== Problem to solve ==
Go through the material below and copy all lines with "this".

────

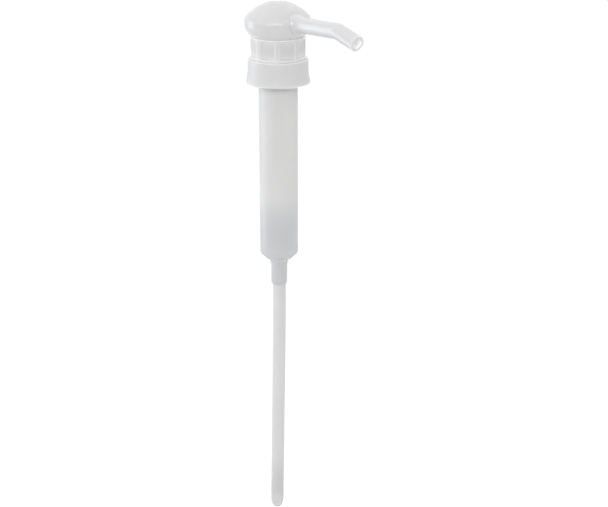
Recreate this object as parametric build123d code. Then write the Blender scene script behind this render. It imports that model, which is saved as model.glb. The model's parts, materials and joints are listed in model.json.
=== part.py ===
from build123d import *
from math import acos, asin, cos, degrees, radians, sin, tan
import os

# A lock-down condiment pump for a 38 mm screw neck, in millimetres.
# +Z is up, the pump's axis is the Z axis and the spout points along +X.
# Z = 0 is the underside of the neck gasket, where the container's rim seats.
# The head is modelled at the bottom of its stroke, as it is when locked.

# ---- driving dimensions -------------------------------------------------
STROKE = 71.0                # with the bore below, about 29.5 ml a stroke
BORE_R = 11.5                # barrel's bore
BARREL_R = 13.1              # barrel's outside
BARREL_END_Z = -129.6        # where the barrel's bottom corner starts
NECK_END_Z = -153.7          # bottom of the dip tube socket
TUBE_R = 4.55                # dip tube's outside
TUBE_BORE_R = 3.4
TUBE_END_Z = -326.9          # the dip tube's lowest point
TUBE_SET = 0.94              # degrees the tube has taken a set by, below its socket
TUBE_SET_LENGTH = 50.0       # over this length; it is straight from there down
TUBE_SET_SIDE = -130.0       # azimuth it leans towards
TUBE_CUT_SIDE = -40.0        # azimuth of the slant cut's lowest point
TUBE_CUT_HEIGHT = 8.3
STEM_R = 5.0
STEM_BORE_R = 3.6

CAP_TOP_Z = 5.6              # closure's top face
CAP_BOTTOM_Z = -10.8
CAP_TOP_R = 20.2
CAP_FOOT_R = 21.5
CAP_WALL_R = 19.0            # inside of the skirt, for a 38 mm neck
THREAD_CREST_R = 17.8
THREAD_PITCH = 25.4 / 6      # 38-400 closures have six turns an inch

COLLAR_R = 18.3
COLLAR_TOP_Z = 20.4
PANEL_FLAT = 16.9            # from the axis to a grip panel's flat
PANEL_WIDTH = 10.9
GRIP_SIDES = 8
GRIP_TURN = 4.25             # degrees the grip's pillars are turned from the spout

DOME_BASE_Z = 21.2
DOME_WIDE_Z = 29.5
DOME_TOP_Z = 43.3
DOME_R = 22.4
DOME_BASE_R = 18.2
DOME_MOUTH_R = 16.6          # inside of the rim, which snaps over the hub's plate
DOME_WALL = 1.8
DOME_SHOULDER_R = 6.8

SPOUT_Z = 30.1               # height of the spout's axis at the pump's axis
SPOUT_RISE = 1.6             # degrees above level
SPOUT_DROOP = 16.2           # degrees below level, after the bend
SPOUT_CORNER_X = 60.2
SPOUT_END_LENGTH = 19.0      # from the bend's corner to the tip
SPOUT_BEND_R = 9.0
SPOUT_R = 5.2
SPOUT_TIP_R = 5.3
SPOUT_BORE_R = 3.2
SPOUT_ROOT_R = 5.9
SPOUT_ROOT_START = 17.2      # distances along the spout from the pump's axis
SPOUT_FLARE_START = 20.5
SPOUT_FLARE_END = 28.5
TENON_R = 4.6                # pushes into the hub
TENON_START = 10.1

RUN = 0.05                   # radial clearance of a running or push fit
GAP = 0.3                    # clearance between pieces that only pass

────

== Complete response ==
Recreate this object as parametric build123d code. Then write the Blender scene script behind this render. It imports that model, which is saved as model.glb. The model's parts, materials and joints are listed in model.json.
TUBE_SET_LENGTH = 50.0       # over this length; it is straight from there down